• _Provided data_
────────────────────────────────────────
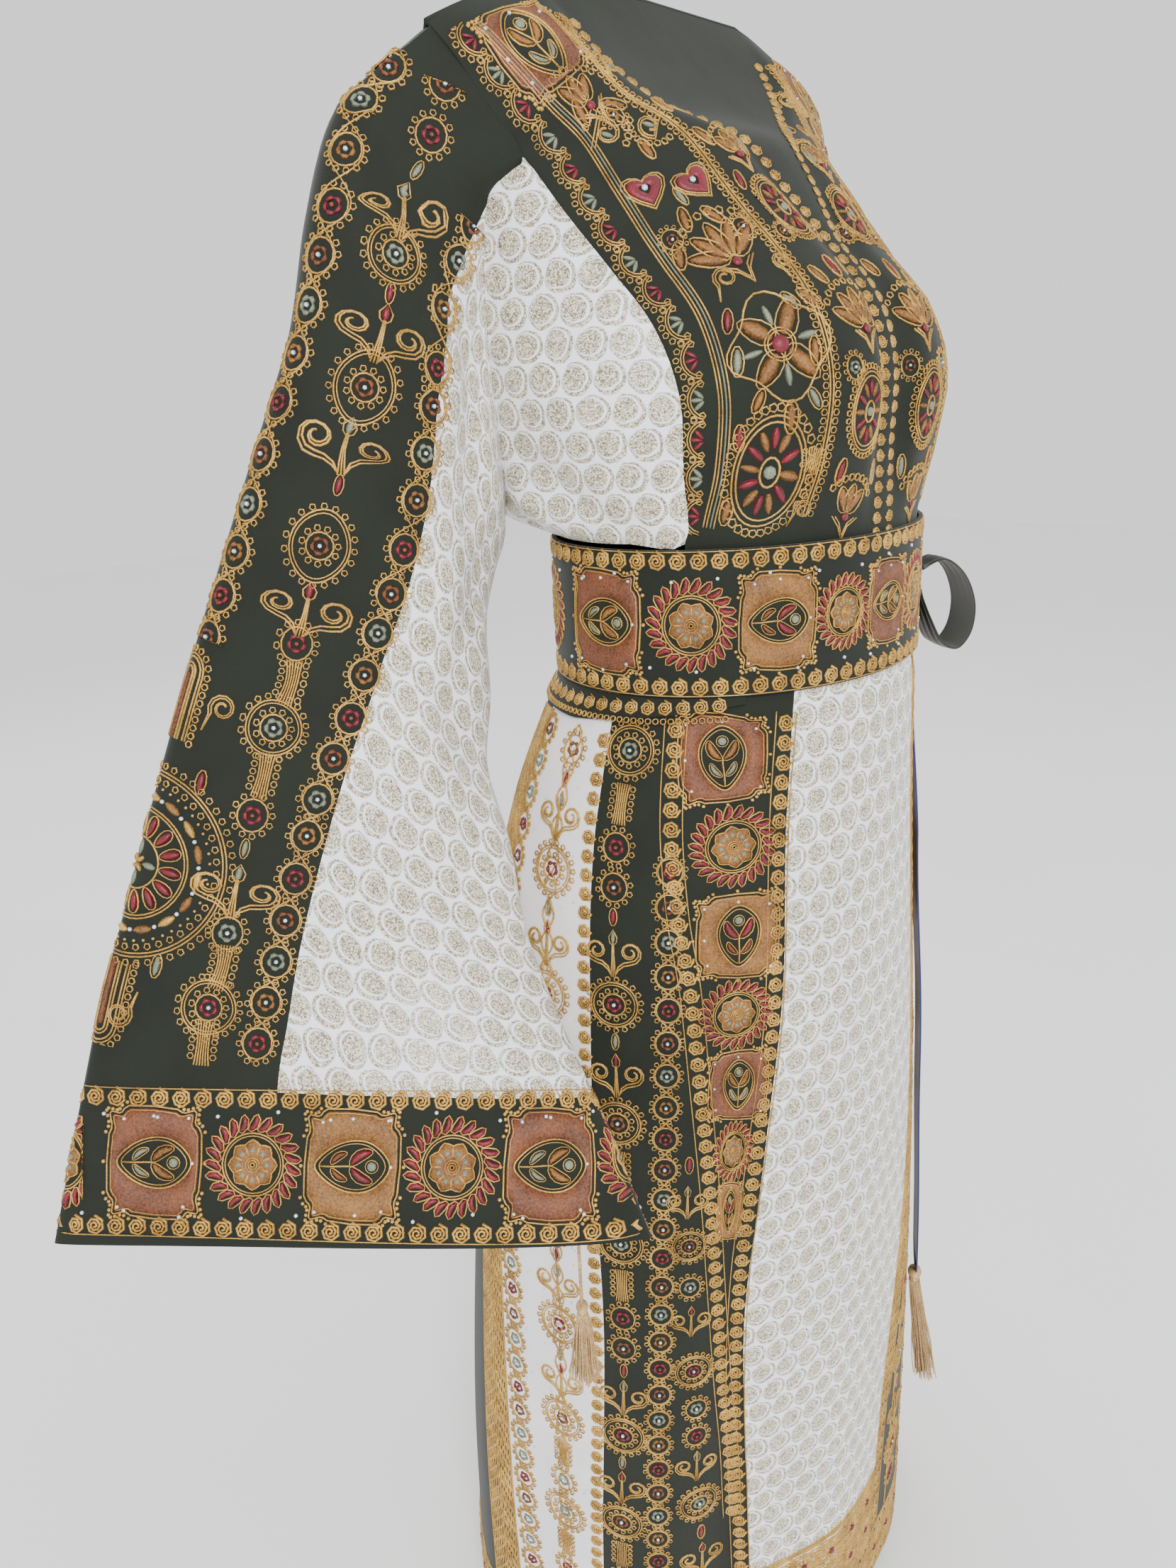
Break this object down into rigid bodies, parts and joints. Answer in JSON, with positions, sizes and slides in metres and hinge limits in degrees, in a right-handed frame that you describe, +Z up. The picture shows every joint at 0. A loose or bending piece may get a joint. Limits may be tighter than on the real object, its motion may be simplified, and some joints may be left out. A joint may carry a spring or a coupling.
{
  "type": "embroidered thobe",
  "caption": "Long dress in worn form: wide bell sleeves, slit neckline, brocade panels, a belt with a tied sash, tassels, and gold and crimson couched embroidery.",
  "frame": {"origin": "middle of the neck opening at shoulder height, where the wearer's shoulders carry the dress", "axes": "+Z up, front towards -Y, the wearer's right hand towards -X"},
  "size_m": [0.9653, 0.3773, 1.25],
  "materials": {
    "green_crepe": "dark green crepe with a fine rib and a soft sheen",
    "brocade": "white jacquard with champagne satin discs and crescents",
    "white_crepe": "white crepe, matt with a faint grain",
    "couched_band": "stiffened dark green band under dense couching",
    "gold_cord": "couched metallic gold cord with a twist",
    "crimson_silk": "crimson satin stitch",
    "rose_silk": "rose-brown satin stitch",
    "grey_silk": "sage grey satin stitch",
    "sequins": "small pearly sequins and beads",
    "sash_satin": "dark green satin with a navy edge",
    "tassel_thread": "beige and gold rayon thread"
  },
  "bodies": {
    "root": {"skirt_front": "brocade", "skirt_side_front_right": "green_crepe", "skirt_side_front_left": "green_crepe", "skirt_side_right": "white_crepe", "skirt_side_left": "white_crepe", "skirt_back": "green_crepe", "hem_band": "green_crepe", "belt_underlap": "couched_band", "belt": "couched_band", "bodice_front": "green_crepe", "bodice_back": "green_crepe", "bodice_gusset_right": "brocade", "bodice_gusset_left": "brocade", "sleeve_top_right": "green_crepe", "sleeve_top_left": "green_crepe", "sleeve_under_right": "brocade", "sleeve_under_left": "brocade", "cuff_right": "couched_band", "cuff_left": "couched_band", "sash_knot": "sash_satin", "sash_loop": "sash_satin", "sash_tail": "sash_satin", "sash_tassel": "tassel_thread", "cuff_tassel_right": "tassel_thread", "cuff_tassel_left": "tassel_thread"}
  },
  "joints": []
}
────────────────────────────────────────
• _Task instructions_
All of the lines above must be returned exactly.

• _The answer_
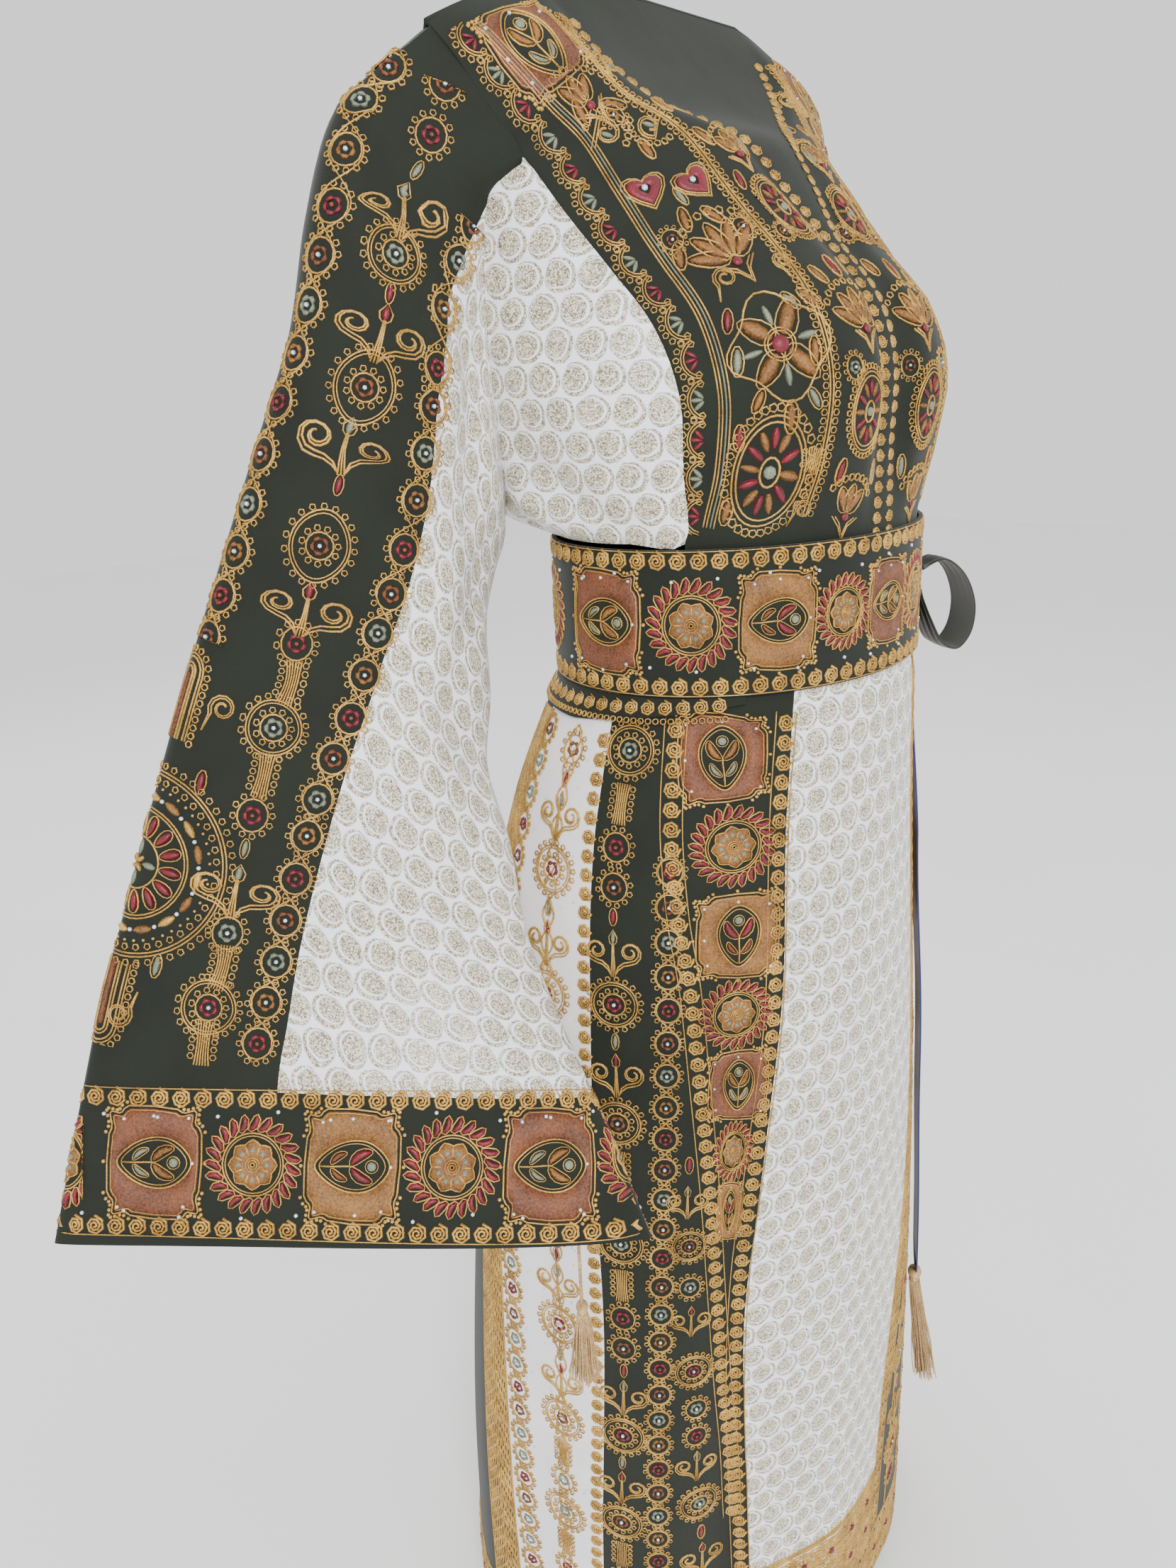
Break this object down into rigid bodies, parts and joints. Answer in JSON, with positions, sizes and slides in metres and hinge limits in degrees, in a right-handed frame that you describe, +Z up. The picture shows every joint at 0. A loose or bending piece may get a joint. Limits may be tighter than on the real object, its motion may be simplified, and some joints may be left out. A joint may carry a spring or a coupling.
{
  "type": "embroidered thobe",
  "caption": "Long dress in worn form: wide bell sleeves, slit neckline, brocade panels, a belt with a tied sash, tassels, and gold and crimson couched embroidery.",
  "frame": {"origin": "middle of the neck opening at shoulder height, where the wearer's shoulders carry the dress", "axes": "+Z up, front towards -Y, the wearer's right hand towards -X"},
  "size_m": [0.9653, 0.3773, 1.25],
  "materials": {
    "green_crepe": "dark green crepe with a fine rib and a soft sheen",
    "brocade": "white jacquard with champagne satin discs and crescents",
    "white_crepe": "white crepe, matt with a faint grain",
    "couched_band": "stiffened dark green band under dense couching",
    "gold_cord": "couched metallic gold cord with a twist",
    "crimson_silk": "crimson satin stitch",
    "rose_silk": "rose-brown satin stitch",
    "grey_silk": "sage grey satin stitch",
    "sequins": "small pearly sequins and beads",
    "sash_satin": "dark green satin with a navy edge",
    "tassel_thread": "beige and gold rayon thread"
  },
  "bodies": {
    "root": {"skirt_front": "brocade", "skirt_side_front_right": "green_crepe", "skirt_side_front_left": "green_crepe", "skirt_side_right": "white_crepe", "skirt_side_left": "white_crepe", "skirt_back": "green_crepe", "hem_band": "green_crepe", "belt_underlap": "couched_band", "belt": "couched_band", "bodice_front": "green_crepe", "bodice_back": "green_crepe", "bodice_gusset_right": "brocade", "bodice_gusset_left": "brocade", "sleeve_top_right": "green_crepe", "sleeve_top_left": "green_crepe", "sleeve_under_right": "brocade", "sleeve_under_left": "brocade", "cuff_right": "couched_band", "cuff_left": "couched_band", "sash_knot": "sash_satin", "sash_loop": "sash_satin", "sash_tail": "sash_satin", "sash_tassel": "tassel_thread", "cuff_tassel_right": "tassel_thread", "cuff_tassel_left": "tassel_thread"}
  },
  "joints": []
}